What we’re really dealing with here is not socialism but a sort of consumer-leftism; campaigners with a custom suite of unconnected issues rather than a set of ideological beliefs. Activists might still use the old words, like muscle memory, a phantom limb, but they’re just invoking the dead, wandering through a land of ghosts. None of it means anything.
This isn’t all a bad thing. One of the many off-putting things about the older left was the informal barriers to entry, and that’s now been swept away. Political engagement is a positive, however people get there.
But I think it is reasonable to expect that people in the media who call themselves socialists should be able to articulate what that means; why would you so publicly declare yourself a believer in a particular philosophy if you couldn’t explain it to people? Aren’t you supposed to be out there, advocating for this? All the old socialists I used to know could have told you about socialism for hours, whether you wanted them to or not.

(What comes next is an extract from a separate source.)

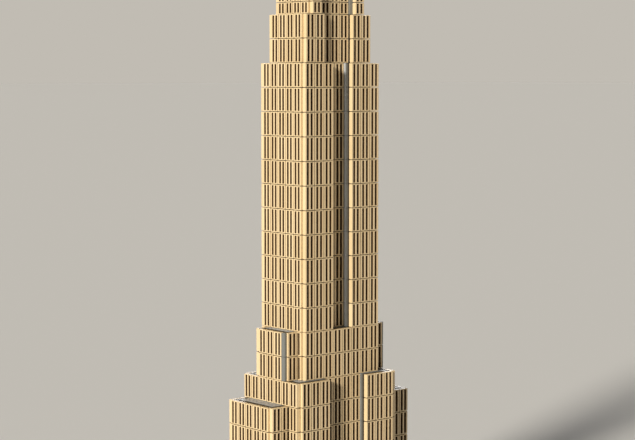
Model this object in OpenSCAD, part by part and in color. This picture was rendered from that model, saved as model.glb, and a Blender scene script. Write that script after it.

Politics right now seems more polarised than ever, yet at the same time, the terms of debate have become much narrower. Ideology has given way to policy; but without an ideology of some sort, without that over-arching framework, what guides those policy decisions? No wonder we all end up fighting pointless culture wars, fighting over semiotics.
Socialism is surely more than a handful of policies or a feeling in the gut. Ill-served are we by our current crop of left-wing public intellectuals.